Après avoir effectué des recherches au SHD sur tous les régiments de l’infanterie de ligne entre 1811 et 1815, on a pu y découvrir que le 37e de ligne avait 77 paires de cordons de shako. Le 11e de Ligne possédait 1 jeu de cordons de shako de grenadier, alors qu’un tel ornement avait été, en théorie aboli en 1810 ! Le même régiment avait encore 43 cordons pour des shakos de voltigeurs en 1814. Le 116e possédait 300 cordons de shako rouge. Trois régiments sur les 133 régiments d'infanterie de ligne existants avaient encore ainsi des cordons de schako. Il n'est donc pas impossible que d'autres aient pu être utilisés à l'été 1814, mais l’usage n’en était certes pas courant.

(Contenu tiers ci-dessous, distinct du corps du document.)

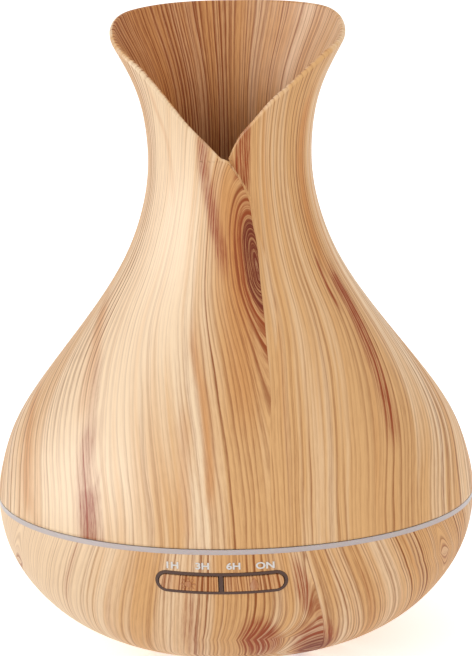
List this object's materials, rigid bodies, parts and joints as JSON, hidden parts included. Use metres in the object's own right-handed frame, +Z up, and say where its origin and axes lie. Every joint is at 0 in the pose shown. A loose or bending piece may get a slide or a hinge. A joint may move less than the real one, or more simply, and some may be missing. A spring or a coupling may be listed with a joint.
{
  "type": "essential oil diffuser",
  "caption": "Vase-shaped ultrasonic oil diffuser: wood-grain cover with a flared V mouth and lapped petal, light ring, bowl base, water tank and fan.",
  "frame": {"origin": "on the surface the diffuser stands on, on the body's axis", "axes": "+Z up along the body's axis, -Y the front with the two buttons, +X to the right seen from the front"},
  "size_m": [0.168, 0.168, 0.2202],
  "materials": {
    "wood_grain_cover": "moulded plastic with a printed light pine grain, satin",
    "wood_grain_base": "moulded plastic with a printed light pine grain, satin",
    "wood_grain_key": "moulded plastic with a printed light pine grain, satin",
    "translucent_ring": "frosted translucent plastic",
    "frosted_dome": "frosted translucent polypropylene",
    "white_tank": "white polypropylene, smooth inside",
    "dark_bezel": "dark brown plastic, satin",
    "black_plastic": "black moulded plastic",
    "clear_plastic": "clear acrylic",
    "rubber": "soft grey rubber",
    "white_rubber": "white silicone rubber",
    "foam": "black foam",
    "screw_steel": "zinc plated steel",
    "shaft_steel": "ground steel",
    "bronze": "sintered bronze",
    "copper": "enamelled copper winding",
    "magnet": "bonded ferrite",
    "ceramic": "silvered piezo ceramic",
    "board": "green solder mask on glass epoxy",
    "components": "black moulded electronic parts",
    "lamp": "white lamp bodies",
    "lead_sheath": "soft insulated wire"
  },
  "bodies": {
    "base": {"base_shell": "wood_grain_base", "base_floor": "black_plastic", "inlet_cup": "black_plastic", "light_ring": "translucent_ring", "water_tank": "white_tank", "air_tube": "white_tank", "tank_screws": "screw_steel", "bottom_cover": "black_plastic", "bottom_cover_screws": "screw_steel", "rubber_feet": "rubber", "button_bezel": "dark_bezel", "light_switch_body": "black_plastic", "mist_switch_body": "black_plastic", "button_board": "board", "button_board_screws": "screw_steel", "indicator_leds": "lamp", "indicator_light_guide": "clear_plastic", "ring_board": "board", "ring_leds": "lamp", "transducer_disc": "ceramic", "transducer_seal": "white_rubber", "transducer_clamp": "black_plastic", "transducer_screws": "screw_steel", "fan_frame": "black_plastic", "fan_bearing": "bronze", "fan_stator": "copper", "fan_duct": "white_tank", "duct_gasket": "foam", "fan_screws": "screw_steel", "main_board": "board", "main_board_screws": "screw_steel", "board_components": "components", "dc_jack": "black_plastic", "transducer_lead": "lead_sheath", "fan_lead": "lead_sheath", "ring_lead": "lead_sheath", "button_lead": "lead_sheath", "inlet_lead": "lead_sheath"},
    "cover": {"outer_cover": "wood_grain_cover"},
    "mist_dome": {"inner_cover": "frosted_dome"},
    "fan_rotor": {"fan_impeller": "black_plastic", "fan_shaft": "shaft_steel", "rotor_magnet": "magnet"},
    "light_key": {"light_button": "wood_grain_key", "light_switch_plunger": "black_plastic"},
    "mist_key": {"mist_button": "wood_grain_key", "mist_switch_plunger": "black_plastic"}
  },
  "joints": [
    {"name": "cover_lift", "type": "slide", "parent": "base", "child": "cover", "axis": [0, 0, 1], "range_m": [0, 0.2]},
    {"name": "dome_lift", "type": "slide", "parent": "base", "child": "mist_dome", "axis": [0, 0, 1], "range_m": [0, 0.1]},
    {"name": "fan_spin", "type": "hinge", "parent": "base", "child": "fan_rotor", "pos_m": [0.016, 0, 0.0122], "axis": [0, 0, 1], "continuous": true},
    {"name": "light_press", "type": "slide", "parent": "base", "child": "light_key", "axis": [0, 0.9681, 0.2504], "range_m": [0, 0.0004], "stiffness_N_per_m": 1500, "springref_m": -0.0004},
    {"name": "mist_press", "type": "slide", "parent": "base", "child": "mist_key", "axis": [0, 0.9681, 0.2504], "range_m": [0, 0.0004], "stiffness_N_per_m": 1500, "springref_m": -0.0004}
  ],
  "couplings": [
    {"joint": "dome_lift", "follows": "cover_lift", "ratio": 0.5}
  ]
}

Le manuscrit montre des sous-officiers avec dragonne tressées rouge et or. Or les archives rapportent que 3 dragonnes pour sous-officiers ont été livrés aux compagnies de grenadiers des 1e et 3e bataillon du 10e de Ligne en 1814. Le 72e de Ligne possédait 48 dragonnes pour caporaux, 45 pour les sergents en 1814. Ces objets ont donc bien existé, ainsi que montré par l'auteur du manuscrit, mais ils étaient incroyablement rares. Seuls deux régiments sur 133 avaient de tels effets. Les recherches montrent également que 41 régiments portaient des habits longs à l'été 1814 et souvent pas un seul habit conforme au règlement Bardin. Ce qui représente 32% de l'armée.

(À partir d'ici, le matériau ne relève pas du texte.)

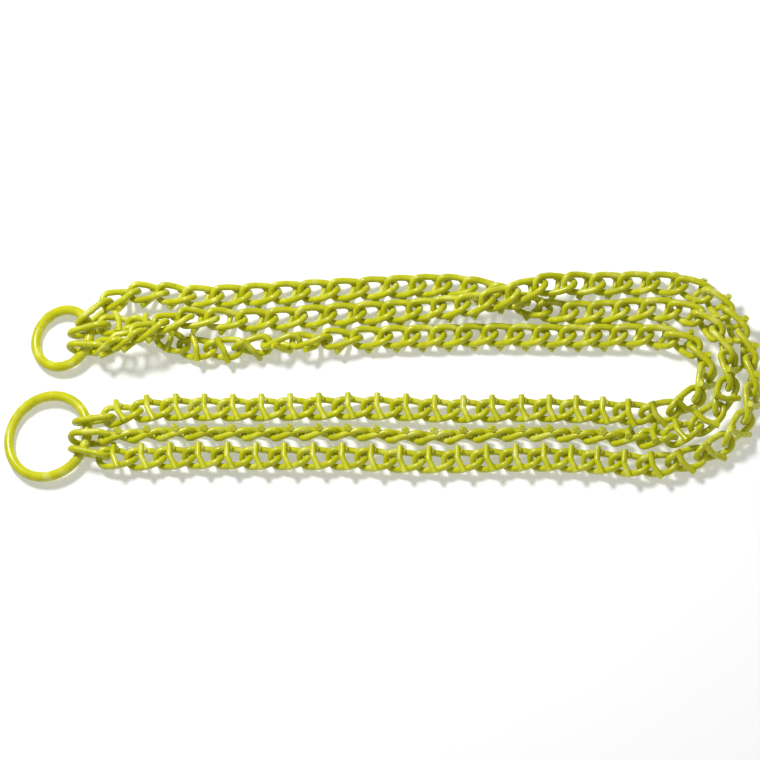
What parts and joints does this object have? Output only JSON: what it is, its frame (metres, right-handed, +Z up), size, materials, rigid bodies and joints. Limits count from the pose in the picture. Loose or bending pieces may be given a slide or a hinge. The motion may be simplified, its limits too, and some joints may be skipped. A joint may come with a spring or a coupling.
{
  "type": "chain sling",
  "caption": "Folded chain sling: a large and a small round ring joined by strands of twisted-link chain, each link crossed by a welded V-shaped bar.",
  "frame": {"origin": "centre of the underside of the bounding box of the folded sling as it lies on a flat surface", "axes": "+Z up from the surface; +X along the strands, from the rings towards the bend; +Y from the front rows towards the back rows"},
  "size_m": [0.7874, 0.223, 0.0491],
  "materials": {
    "ring_paint": "gloss",
    "link_paint": "gloss",
    "bar_paint": "gloss",
    "connecting_link_paint": "gloss"
  },
  "bodies": {
    "front_1_section": {"front_1_inner_links": "link_paint", "front_1_middle_links": "link_paint", "front_1_outer_links": "link_paint", "front_1_v_bars": "bar_paint"},
    "front_2_section": {"front_2_inner_links": "link_paint", "front_2_middle_links": "link_paint", "front_2_outer_links": "link_paint", "front_2_v_bars": "bar_paint"},
    "front_3_section": {"front_3_inner_links": "link_paint", "front_3_middle_links": "link_paint", "front_3_outer_links": "link_paint", "front_3_v_bars": "bar_paint"},
    "front_4_section": {"front_4_inner_links": "link_paint", "front_4_middle_links": "link_paint", "front_4_outer_links": "link_paint", "front_4_v_bars": "bar_paint"},
    "front_5_section": {"front_5_inner_links": "link_paint", "front_5_middle_links": "link_paint", "front_5_outer_links": "link_paint", "front_5_v_bars": "bar_paint"},
    "front_6_section": {"front_6_inner_links": "link_paint", "front_6_middle_links": "link_paint", "front_6_outer_links": "link_paint", "front_6_v_bars": "bar_paint"},
    "bend_section": {"bend_inner_links": "link_paint", "bend_middle_links": "link_paint", "bend_outer_links": "link_paint", "bend_v_bars": "bar_paint"},
    "back_1_section": {"back_1_inner_links": "link_paint", "back_1_middle_links": "link_paint", "back_1_outer_links": "link_paint", "back_1_v_bars": "bar_paint"},
    "back_2_section": {"back_2_inner_links": "link_paint", "back_2_middle_links": "link_paint", "back_2_outer_links": "link_paint", "back_2_v_bars": "bar_paint"},
    "back_3_section": {"back_3_inner_links": "link_paint", "back_3_middle_links": "link_paint", "back_3_outer_links": "link_paint", "back_3_v_bars": "bar_paint"},
    "back_4_section": {"back_4_inner_links": "link_paint", "back_4_middle_links": "link_paint", "back_4_outer_links": "link_paint", "back_4_v_bars": "bar_paint"},
    "back_5_section": {"back_5_inner_links": "link_paint", "back_5_middle_links": "link_paint", "back_5_outer_links": "link_paint", "back_5_v_bars": "bar_paint"},
    "large_ring_connecting_links": {"large_ring_inner_connecting_link": "connecting_link_paint", "large_ring_middle_connecting_link": "connecting_link_paint", "large_ring_outer_connecting_link": "connecting_link_paint"},
    "small_ring_connecting_links": {"small_ring_inner_connecting_link": "connecting_link_paint", "small_ring_middle_connecting_link": "connecting_link_paint", "small_ring_outer_connecting_link": "connecting_link_paint"},
    "large_end_ring": {"large_ring": "ring_paint"},
    "small_end_ring": {"small_ring": "ring_paint"}
  },
  "joints": [
    {"name": "front_6_fold", "type": "hinge", "parent": "bend_section", "child": "front_6_section", "pos_m": [0.25026, -0.06084, 0.01266], "axis": [0, 1, 0], "range_deg": [0, 12]},
    {"name": "front_5_fold", "type": "hinge", "parent": "front_6_section", "child": "front_5_section", "pos_m": [0.16776, -0.06084, 0.01266], "axis": [0, 1, 0], "range_deg": [0, 12]},
    {"name": "front_4_fold", "type": "hinge", "parent": "front_5_section", "child": "front_4_section", "pos_m": [0.07826, -0.06084, 0.01266], "axis": [0, 1, 0], "range_deg": [0, 12]},
    {"name": "front_3_fold", "type": "hinge", "parent": "front_4_section", "child": "front_3_section", "pos_m": [-0.01224, -0.06084, 0.01266], "axis": [0, 1, 0], "range_deg": [0, 12]},
    {"name": "front_2_fold", "type": "hinge", "parent": "front_3_section", "child": "front_2_section", "pos_m": [-0.10274, -0.06084, 0.01266], "axis": [0, 1, 0], "range_deg": [0, 12]},
    {"name": "front_1_fold", "type": "hinge", "parent": "front_2_section", "child": "front_1_section", "pos_m": [-0.19324, -0.06084, 0.01266], "axis": [0, 1, 0], "range_deg": [0, 12]},
    {"name": "large_ring_connecting_links_fold", "type": "hinge", "parent": "front_1_section", "child": "large_ring_connecting_links", "pos_m": [-0.28374, -0.06384, 0.01366], "axis": [0, 1, 0], "range_deg": [0, 15]},
    {"name": "large_end_ring_flip", "type": "hinge", "parent": "large_ring_connecting_links", "child": "large_end_ring", "pos_m": [-0.30444, -0.06384, 0.01366], "axis": [0, 1, 0], "range_deg": [0, 20]},
    {"name": "back_1_fold", "type": "hinge", "parent": "bend_section", "child": "back_1_section", "pos_m": [0.24076, 0.06616, 0.01266], "axis": [0, 1, 0], "range_deg": [0, 10]},
    {"name": "back_2_fold", "type": "hinge", "parent": "back_1_section", "child": "back_2_section", "pos_m": [0.18776, 0.06616, 0.01566], "axis": [0, 1, 0], "range_deg": [0, 6]},
    {"name": "back_3_fold", "type": "hinge", "parent": "back_2_section", "child": "back_3_section", "pos_m": [-0.00024, 0.06616, 0.01366], "axis": [0, 1, 0], "range_deg": [0, 8]},
    {"name": "back_4_fold", "type": "hinge", "parent": "back_3_section", "child": "back_4_section", "pos_m": [-0.09224, 0.06616, 0.01366], "axis": [0, 1, 0], "range_deg": [0, 10]},
    {"name": "back_5_fold", "type": "hinge", "parent": "back_4_section", "child": "back_5_section", "pos_m": [-0.18424, 0.06616, 0.01366], "axis": [0, 1, 0], "range_deg": [0, 8]},
    {"name": "small_ring_connecting_links_fold", "type": "hinge", "parent": "back_5_section", "child": "small_ring_connecting_links", "pos_m": [-0.29974, 0.04816, 0.01566], "axis": [0, 1, 0], "range_deg": [0, 15]},
    {"name": "small_end_ring_flip", "type": "hinge", "parent": "small_ring_connecting_links", "child": "small_end_ring", "pos_m": [-0.31974, 0.04116, 0.01266], "axis": [0, 1, 0], "range_deg": [0, 12]}
  ]
}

Dans l'ensemble, le manuscrit du camp de Dresde montre l'armée française telle qu'elle était à l'été 1813. Le manuscrit ne nous permet pas d’affirmer que tous les officiers d’infanterie avaient des dragonnes, ni que les shakos étaient ornés de cordons. Qu’une poignée de régiments ait eu ces effets non réglementaires et que le manuscrit du camp de Dresde nous les montre ne signifie pas que chaque régiment avait ces articles. En fait les archives prouvent catégoriquement que les cordons de shako, les épaulettes et dragonnes pour les sous-officiers restaient d’une utilisation rare, voire exceptionnelle ! Le manuscrit est cependant une excellente image de certains régiments à l’été 1813, mais pas de chacun. En ce sens il nous montre la Grande Armée dans toute sa diversité en campagne.